We have a president that is aligned with the NRA and we have a Congress that is lead by Republicans, many of whom are beholden to the gun lobby and won’t necessarily pass good bills like closing the background checks loopholes. But at the same time we’re hopeful — because we have this grassroots movement now post-Sandy Hook — that we can stop bad legislation like the bills that the NRA is promoting right now, like silencers and concealed carry reciprocity. And we have continued to grow. In 2014 we had about 4,500 active volunteers; today we have 60,000.
This happened in the middle of a country music festival. Can you talk about country music’s role now too, given its traditional silence around gun legislation change and also its NRA ties?
I think all entertainers, artists and celebrities have a role to play in this. We have something called the Creative Council with our organization, which Juilanne Moore is in charge of. It’s a huge list of celebrities and others who are committed to helping us with this issue. That’s new to this movement. Any country music stars who support common sense gun laws are welcome to join us and to stand up and say, “Gun violence is a crisis in America, and there’s more we can do.” It doesn’t have to be partisan.
Why aren’t more country music stars stepping up and saying that?
It’s a type of music that is particularly popular in areas where gun violence and gun laws may be a polarizing discussion. It probably makes it difficult to have this be the issue that you get most involved in and vocal about. I understand that. But, at the same time, when there’s a horrific tragedy like this, it’s an opportunity for people to say, “Saving American lives should be everyone’s goal.”

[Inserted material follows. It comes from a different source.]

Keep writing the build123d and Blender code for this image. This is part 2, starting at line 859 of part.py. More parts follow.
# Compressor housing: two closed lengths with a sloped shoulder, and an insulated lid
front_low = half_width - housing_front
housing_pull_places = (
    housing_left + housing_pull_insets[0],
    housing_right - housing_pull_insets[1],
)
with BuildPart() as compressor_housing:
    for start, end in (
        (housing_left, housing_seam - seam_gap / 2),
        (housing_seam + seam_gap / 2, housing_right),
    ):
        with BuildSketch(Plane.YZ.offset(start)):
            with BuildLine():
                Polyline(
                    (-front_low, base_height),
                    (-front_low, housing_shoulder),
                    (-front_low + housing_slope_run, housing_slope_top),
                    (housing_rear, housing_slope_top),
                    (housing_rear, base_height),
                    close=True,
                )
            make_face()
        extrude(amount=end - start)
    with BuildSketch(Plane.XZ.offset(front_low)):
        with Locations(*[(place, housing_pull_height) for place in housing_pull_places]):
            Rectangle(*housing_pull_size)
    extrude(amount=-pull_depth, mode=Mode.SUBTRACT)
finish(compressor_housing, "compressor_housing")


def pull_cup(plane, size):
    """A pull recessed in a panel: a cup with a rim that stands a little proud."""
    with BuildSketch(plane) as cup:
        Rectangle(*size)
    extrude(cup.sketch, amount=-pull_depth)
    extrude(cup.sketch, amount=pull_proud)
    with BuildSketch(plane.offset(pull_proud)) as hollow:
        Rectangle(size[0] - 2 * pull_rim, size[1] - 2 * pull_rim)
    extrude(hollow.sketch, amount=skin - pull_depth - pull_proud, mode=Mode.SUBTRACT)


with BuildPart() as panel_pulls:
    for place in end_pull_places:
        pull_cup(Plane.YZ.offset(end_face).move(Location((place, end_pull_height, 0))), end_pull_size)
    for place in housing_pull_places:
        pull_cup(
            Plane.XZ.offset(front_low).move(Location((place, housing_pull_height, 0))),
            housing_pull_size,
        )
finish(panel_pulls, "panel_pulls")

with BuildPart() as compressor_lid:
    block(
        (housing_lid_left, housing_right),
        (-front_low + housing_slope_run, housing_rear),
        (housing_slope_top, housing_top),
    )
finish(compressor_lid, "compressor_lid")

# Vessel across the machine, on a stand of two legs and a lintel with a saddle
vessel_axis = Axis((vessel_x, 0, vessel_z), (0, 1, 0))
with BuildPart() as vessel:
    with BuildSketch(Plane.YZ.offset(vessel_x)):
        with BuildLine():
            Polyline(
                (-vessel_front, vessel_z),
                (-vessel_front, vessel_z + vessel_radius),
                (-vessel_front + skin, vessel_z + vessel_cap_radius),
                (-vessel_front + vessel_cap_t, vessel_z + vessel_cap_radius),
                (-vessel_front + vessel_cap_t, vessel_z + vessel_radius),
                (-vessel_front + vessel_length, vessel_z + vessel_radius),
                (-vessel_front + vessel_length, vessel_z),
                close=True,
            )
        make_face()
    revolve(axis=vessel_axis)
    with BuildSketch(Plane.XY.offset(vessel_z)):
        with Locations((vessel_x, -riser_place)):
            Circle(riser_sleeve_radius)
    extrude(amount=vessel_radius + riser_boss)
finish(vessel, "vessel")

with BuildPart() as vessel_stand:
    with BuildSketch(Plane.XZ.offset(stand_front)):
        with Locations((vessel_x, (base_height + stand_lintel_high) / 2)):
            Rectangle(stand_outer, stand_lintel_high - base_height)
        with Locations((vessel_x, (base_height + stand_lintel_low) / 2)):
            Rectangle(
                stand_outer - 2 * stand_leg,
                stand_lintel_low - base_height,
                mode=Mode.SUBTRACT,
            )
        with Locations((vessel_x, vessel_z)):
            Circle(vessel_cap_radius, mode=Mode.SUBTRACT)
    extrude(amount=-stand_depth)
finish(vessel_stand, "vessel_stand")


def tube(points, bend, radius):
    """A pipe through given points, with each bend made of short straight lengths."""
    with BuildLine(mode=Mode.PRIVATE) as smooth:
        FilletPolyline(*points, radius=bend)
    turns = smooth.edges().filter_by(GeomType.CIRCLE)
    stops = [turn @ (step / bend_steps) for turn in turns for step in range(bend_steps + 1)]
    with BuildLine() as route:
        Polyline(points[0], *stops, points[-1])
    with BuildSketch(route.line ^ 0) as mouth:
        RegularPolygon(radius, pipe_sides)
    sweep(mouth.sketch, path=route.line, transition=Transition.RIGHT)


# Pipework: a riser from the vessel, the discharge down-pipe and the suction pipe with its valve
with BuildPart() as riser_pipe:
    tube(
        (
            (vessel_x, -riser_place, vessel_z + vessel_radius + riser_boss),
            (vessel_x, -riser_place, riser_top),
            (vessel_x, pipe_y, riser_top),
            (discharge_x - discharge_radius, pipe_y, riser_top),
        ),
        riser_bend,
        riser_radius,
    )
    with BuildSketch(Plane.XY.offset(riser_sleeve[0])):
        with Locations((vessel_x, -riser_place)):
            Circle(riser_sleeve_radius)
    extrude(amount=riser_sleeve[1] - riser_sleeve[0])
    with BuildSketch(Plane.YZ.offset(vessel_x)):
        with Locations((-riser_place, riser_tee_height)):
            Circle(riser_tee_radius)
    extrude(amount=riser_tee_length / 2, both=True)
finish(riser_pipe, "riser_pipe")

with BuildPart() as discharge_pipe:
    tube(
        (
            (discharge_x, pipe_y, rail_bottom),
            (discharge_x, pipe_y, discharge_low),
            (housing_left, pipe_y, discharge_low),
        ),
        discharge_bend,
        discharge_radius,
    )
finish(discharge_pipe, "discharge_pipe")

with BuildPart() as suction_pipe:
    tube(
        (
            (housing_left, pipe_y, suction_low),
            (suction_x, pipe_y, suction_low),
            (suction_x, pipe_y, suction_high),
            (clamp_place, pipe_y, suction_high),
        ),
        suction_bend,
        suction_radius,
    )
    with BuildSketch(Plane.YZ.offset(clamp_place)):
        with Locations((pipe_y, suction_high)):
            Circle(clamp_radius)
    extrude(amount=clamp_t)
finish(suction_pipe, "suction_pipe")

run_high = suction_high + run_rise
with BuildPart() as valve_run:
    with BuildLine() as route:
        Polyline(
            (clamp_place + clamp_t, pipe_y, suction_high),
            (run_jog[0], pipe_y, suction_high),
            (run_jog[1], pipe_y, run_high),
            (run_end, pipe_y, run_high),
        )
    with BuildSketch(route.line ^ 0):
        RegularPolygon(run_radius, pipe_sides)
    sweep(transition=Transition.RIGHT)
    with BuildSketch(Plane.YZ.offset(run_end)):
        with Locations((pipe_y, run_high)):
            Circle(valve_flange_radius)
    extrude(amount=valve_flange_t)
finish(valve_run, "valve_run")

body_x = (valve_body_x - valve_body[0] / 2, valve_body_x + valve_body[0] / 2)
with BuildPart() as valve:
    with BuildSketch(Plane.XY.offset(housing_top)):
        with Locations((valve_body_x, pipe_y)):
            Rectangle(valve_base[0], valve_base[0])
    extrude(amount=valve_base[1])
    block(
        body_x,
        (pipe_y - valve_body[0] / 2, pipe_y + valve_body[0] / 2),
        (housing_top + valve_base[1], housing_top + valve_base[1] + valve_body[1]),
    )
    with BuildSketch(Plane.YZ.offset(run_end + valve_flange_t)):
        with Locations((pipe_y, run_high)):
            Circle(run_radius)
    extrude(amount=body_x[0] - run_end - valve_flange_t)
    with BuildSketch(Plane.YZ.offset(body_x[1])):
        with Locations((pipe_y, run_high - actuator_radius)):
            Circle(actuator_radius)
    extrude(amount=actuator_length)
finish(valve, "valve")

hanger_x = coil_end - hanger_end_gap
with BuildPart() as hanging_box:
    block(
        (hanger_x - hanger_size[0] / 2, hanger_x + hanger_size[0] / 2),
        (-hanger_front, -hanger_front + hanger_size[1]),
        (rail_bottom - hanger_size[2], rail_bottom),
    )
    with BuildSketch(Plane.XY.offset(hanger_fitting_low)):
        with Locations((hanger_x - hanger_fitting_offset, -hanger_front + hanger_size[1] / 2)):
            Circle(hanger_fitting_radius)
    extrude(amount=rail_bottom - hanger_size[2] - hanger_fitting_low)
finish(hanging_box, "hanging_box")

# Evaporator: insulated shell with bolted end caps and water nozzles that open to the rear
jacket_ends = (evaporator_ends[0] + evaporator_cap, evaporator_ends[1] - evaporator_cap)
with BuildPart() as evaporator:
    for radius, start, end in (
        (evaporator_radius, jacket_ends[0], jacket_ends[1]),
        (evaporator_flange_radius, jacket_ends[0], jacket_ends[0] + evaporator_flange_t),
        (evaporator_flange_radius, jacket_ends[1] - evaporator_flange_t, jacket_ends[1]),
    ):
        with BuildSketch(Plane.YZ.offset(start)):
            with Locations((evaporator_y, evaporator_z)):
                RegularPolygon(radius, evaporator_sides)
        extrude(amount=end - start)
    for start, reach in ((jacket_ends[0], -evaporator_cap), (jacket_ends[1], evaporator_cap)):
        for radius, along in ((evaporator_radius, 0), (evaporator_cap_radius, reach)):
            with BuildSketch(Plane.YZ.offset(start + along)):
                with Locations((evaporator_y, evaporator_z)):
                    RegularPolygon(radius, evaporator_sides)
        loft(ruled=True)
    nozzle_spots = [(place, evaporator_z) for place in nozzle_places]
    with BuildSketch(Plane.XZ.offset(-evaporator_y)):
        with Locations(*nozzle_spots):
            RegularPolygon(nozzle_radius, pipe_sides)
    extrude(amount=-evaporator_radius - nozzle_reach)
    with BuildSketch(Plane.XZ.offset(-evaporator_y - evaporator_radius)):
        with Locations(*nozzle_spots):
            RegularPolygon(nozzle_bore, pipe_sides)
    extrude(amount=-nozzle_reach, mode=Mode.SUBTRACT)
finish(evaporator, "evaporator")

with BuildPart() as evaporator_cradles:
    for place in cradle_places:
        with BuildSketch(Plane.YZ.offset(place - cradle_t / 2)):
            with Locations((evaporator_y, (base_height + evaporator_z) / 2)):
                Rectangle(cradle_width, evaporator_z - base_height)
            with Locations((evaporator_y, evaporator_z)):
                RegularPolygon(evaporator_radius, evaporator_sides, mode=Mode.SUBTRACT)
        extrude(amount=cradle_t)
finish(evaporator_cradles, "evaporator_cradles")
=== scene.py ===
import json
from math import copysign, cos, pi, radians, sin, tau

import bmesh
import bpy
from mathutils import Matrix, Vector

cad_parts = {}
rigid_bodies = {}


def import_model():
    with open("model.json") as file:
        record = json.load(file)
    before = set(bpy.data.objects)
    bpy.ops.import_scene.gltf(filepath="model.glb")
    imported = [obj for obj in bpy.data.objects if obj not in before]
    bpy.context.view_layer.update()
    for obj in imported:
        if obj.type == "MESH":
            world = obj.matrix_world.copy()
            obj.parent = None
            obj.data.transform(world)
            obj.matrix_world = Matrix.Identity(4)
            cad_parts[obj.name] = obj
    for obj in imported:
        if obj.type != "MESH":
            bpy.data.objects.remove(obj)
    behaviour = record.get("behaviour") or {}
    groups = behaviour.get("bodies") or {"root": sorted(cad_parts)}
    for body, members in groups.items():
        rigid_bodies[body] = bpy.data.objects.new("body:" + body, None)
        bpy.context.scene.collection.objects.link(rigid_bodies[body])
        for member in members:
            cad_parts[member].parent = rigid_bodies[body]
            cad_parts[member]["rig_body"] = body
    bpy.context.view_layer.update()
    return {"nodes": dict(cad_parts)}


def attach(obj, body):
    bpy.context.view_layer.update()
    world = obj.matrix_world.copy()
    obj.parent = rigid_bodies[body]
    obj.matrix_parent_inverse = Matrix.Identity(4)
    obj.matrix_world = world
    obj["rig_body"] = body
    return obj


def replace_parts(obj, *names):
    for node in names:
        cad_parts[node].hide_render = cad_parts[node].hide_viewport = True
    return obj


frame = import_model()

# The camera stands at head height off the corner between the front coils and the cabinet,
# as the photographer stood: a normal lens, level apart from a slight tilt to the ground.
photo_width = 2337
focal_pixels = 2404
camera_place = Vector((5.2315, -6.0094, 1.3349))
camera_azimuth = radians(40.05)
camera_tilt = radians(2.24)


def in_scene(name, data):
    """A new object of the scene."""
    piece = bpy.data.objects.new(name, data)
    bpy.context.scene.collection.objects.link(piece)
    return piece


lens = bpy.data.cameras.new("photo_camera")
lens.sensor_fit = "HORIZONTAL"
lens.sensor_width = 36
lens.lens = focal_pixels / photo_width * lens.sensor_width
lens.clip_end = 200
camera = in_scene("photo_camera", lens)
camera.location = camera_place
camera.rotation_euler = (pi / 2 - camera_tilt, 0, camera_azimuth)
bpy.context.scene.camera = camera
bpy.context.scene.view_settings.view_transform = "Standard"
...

Can you give us a brief overview of Nevada’s gun laws and how they may have played into the shooter getting access to his cache of guns?
I think that that’s still being sussed out. Newsweek wrote a great piece about how open carry is legal in Nevada, which could contribute to how he moved the guns around so publicly. We passed background checks legislation in 2016 by ballot initiative; that has not been implemented by the state government yet. So background checks are not required on every single gun purchase but it’s still unclear if [the shooter] has a criminal history or not. And also it looks like there is some aspect to automatic weapons — and again, we don’t know if this was an automatic weapon or a semi-automatic weapon that was rigged to fire like an automatic weapon, there’s a lot that is just not clear.

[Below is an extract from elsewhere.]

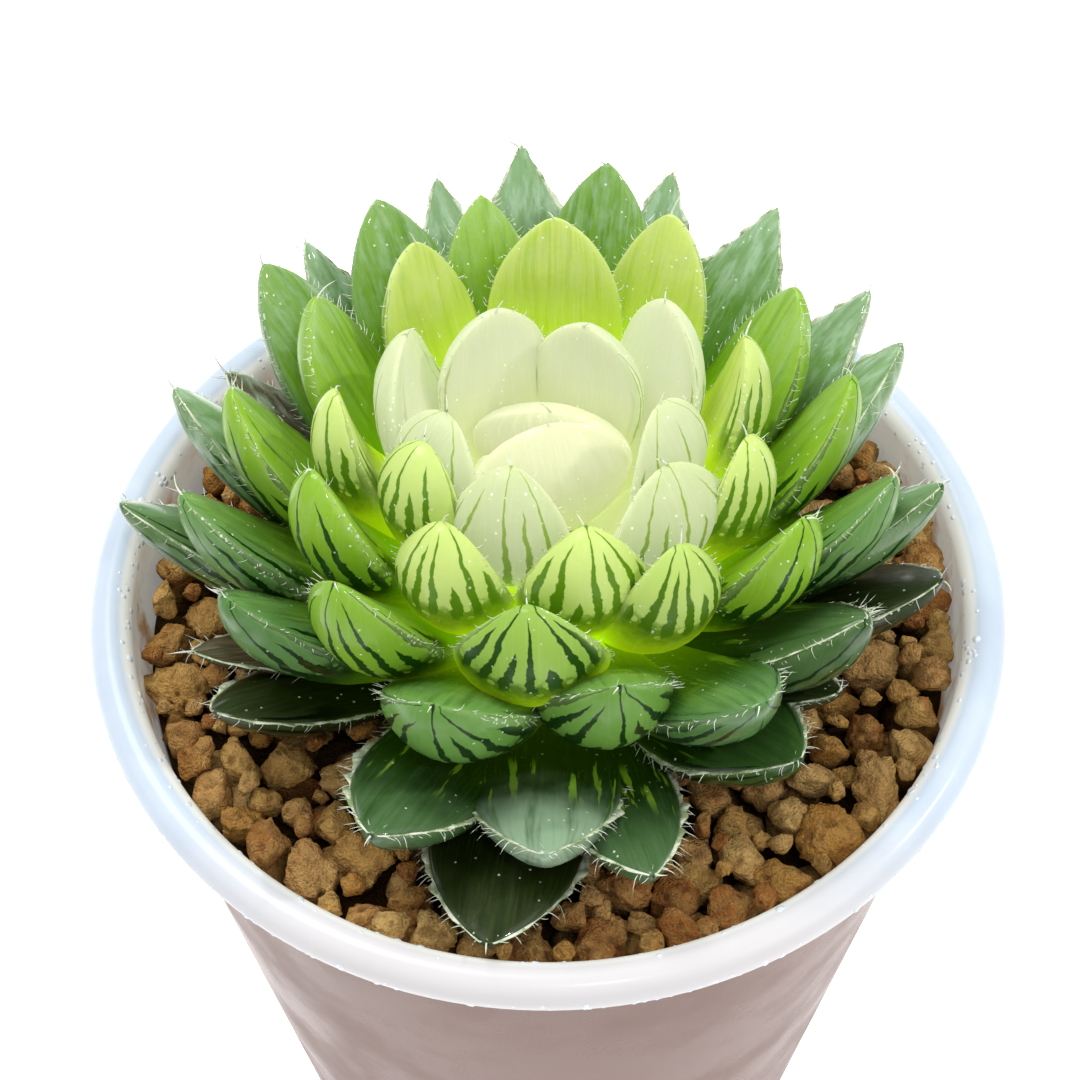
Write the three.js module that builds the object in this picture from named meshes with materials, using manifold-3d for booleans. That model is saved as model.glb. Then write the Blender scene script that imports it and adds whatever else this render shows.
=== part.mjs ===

But I will tell you this: someone wrote today that gun safety laws are like antibiotics. They’re not the perfect, holistic solution, but when applied, they work very effectively. We know that to address gun violence, it’s going to have to be a holistic set of solutions. Just like when we decreased car deaths in this country. It wasn’t just about seat belts. It was seat belts, it was air bags, it was safer cars generally, it was a whole host of things and all of them contributed to dramatically decreasing the amount of driving deaths every year. The same kinds of solutions would work, if we applied them: Background checks on every gun sale, keeping guns out of the hands of dangerous people, using gun safety technology, requiring gun owners to store their guns responsible, it’s a whole host of things that we know could work and we really haven’t tried any of them because of our gun laws.
What can readers do to help enact change?
The first thing is that we all need to call our members of Congress and say that they absolutely should vote no on NRA priority legislation, like silencers and concealed carry reciprocity, which are two bills that are making their way right now to Congress. Those bills should not go through; they’re opposed by police, they’re opposed by constituents and they are dangerous. They are the NRA’s dream and a public safety nightmare and people should call and oppose those bills. The other thing they can do is join us. We are fighting gun violence where people live, in every single state of the country. And you can do that by texting “ready” to 64433. And also be educated about this issue when you go to vote. Heidi Heitkamp is a Democratic senator who voted the wrong way on this issue after Sandy Hook. She voted against background checks even though she’s a Democrat. Those are not people we should be giving money to or voting for and people need to understand where their lawmakers stand on this issue before they vote. Do they have an A rating from the NRA? Well that means that they probably support guns for domestic abusers and they don’t support background checks on every gun sale… That should be a litmus test.
We are really the only developed country that has a gun lobby. There’s been an experiment in our country now for a couple of decades: what happens when we have a lot of guns and very few gun laws. And it’s very clear that that’s a failed experiment, the outcome of it is we have a 20-times higher gun homicide rate than any other developed nation. It is up to Americans to put an end to it.